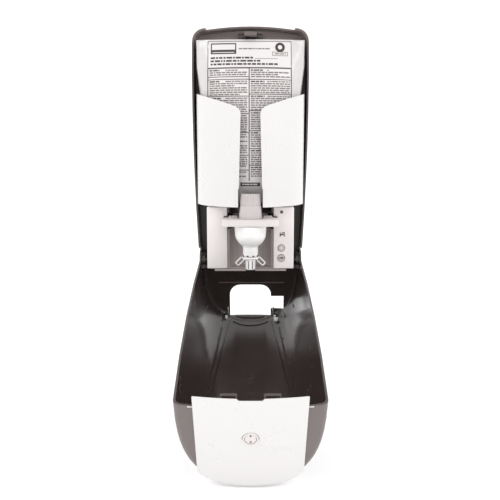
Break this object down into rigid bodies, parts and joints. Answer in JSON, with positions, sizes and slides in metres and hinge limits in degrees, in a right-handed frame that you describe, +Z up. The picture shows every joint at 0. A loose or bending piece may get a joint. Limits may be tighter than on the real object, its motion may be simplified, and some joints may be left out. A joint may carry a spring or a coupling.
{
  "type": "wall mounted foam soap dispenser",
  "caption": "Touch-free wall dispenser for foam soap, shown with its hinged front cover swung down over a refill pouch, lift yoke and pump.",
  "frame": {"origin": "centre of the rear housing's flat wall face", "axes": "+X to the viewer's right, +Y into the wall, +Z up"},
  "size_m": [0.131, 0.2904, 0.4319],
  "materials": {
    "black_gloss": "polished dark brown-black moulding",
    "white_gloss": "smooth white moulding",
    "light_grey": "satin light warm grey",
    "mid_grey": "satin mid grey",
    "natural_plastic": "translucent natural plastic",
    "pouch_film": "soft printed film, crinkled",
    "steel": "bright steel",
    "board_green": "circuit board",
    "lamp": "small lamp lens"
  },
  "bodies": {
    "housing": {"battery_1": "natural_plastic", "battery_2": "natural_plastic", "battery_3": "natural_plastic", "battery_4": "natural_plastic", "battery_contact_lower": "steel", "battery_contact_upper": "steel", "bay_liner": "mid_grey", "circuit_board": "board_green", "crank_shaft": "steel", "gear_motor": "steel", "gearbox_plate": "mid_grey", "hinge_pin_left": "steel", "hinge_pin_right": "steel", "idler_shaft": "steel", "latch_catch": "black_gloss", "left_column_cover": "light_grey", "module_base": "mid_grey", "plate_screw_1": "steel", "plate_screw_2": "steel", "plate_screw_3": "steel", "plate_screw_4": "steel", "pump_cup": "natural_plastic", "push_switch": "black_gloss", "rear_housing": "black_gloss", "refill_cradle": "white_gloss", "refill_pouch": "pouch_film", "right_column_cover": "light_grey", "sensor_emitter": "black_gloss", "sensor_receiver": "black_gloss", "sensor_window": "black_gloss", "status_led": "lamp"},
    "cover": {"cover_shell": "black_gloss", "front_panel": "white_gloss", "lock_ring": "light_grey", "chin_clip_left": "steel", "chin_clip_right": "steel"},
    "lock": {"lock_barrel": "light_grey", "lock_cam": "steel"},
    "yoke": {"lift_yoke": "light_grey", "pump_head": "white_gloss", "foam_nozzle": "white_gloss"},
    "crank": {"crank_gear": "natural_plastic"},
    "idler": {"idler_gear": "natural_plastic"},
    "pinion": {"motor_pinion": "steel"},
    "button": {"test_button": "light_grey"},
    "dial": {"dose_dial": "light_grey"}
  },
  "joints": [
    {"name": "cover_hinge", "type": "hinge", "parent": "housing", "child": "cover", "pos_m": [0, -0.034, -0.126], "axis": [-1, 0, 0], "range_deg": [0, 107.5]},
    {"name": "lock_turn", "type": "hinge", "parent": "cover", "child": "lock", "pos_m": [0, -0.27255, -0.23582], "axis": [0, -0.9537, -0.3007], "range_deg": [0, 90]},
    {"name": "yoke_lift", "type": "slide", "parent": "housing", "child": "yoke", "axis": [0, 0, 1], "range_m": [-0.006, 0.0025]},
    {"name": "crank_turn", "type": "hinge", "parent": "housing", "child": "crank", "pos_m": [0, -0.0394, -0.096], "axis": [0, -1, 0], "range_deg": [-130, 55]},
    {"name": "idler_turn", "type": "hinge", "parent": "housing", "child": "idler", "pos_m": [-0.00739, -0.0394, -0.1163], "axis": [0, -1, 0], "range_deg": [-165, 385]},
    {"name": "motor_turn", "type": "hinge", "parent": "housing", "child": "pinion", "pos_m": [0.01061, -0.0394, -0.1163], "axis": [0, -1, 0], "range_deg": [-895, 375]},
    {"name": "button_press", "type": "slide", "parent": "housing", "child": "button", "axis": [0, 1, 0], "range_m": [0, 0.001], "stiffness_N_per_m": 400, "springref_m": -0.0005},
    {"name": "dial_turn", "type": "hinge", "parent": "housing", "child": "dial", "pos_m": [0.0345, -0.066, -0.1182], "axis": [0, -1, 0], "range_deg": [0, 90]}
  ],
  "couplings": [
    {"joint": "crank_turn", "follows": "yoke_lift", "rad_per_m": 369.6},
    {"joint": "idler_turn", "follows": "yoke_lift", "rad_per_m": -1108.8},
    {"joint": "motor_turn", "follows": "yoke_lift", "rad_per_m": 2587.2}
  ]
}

**Your instructions**
Find the lines that include the string "joints", then copy each of them.

**Answer to this exercise**
Break this object down into rigid bodies, parts and joints. Answer in JSON, with positions, sizes and slides in metres and hinge limits in degrees, in a right-handed frame that you describe, +Z up. The picture shows every joint at 0. A loose or bending piece may get a joint. Limits may be tighter than on the real object, its motion may be simplified, and some joints may be left out. A joint may carry a spring or a coupling.
  "joints": [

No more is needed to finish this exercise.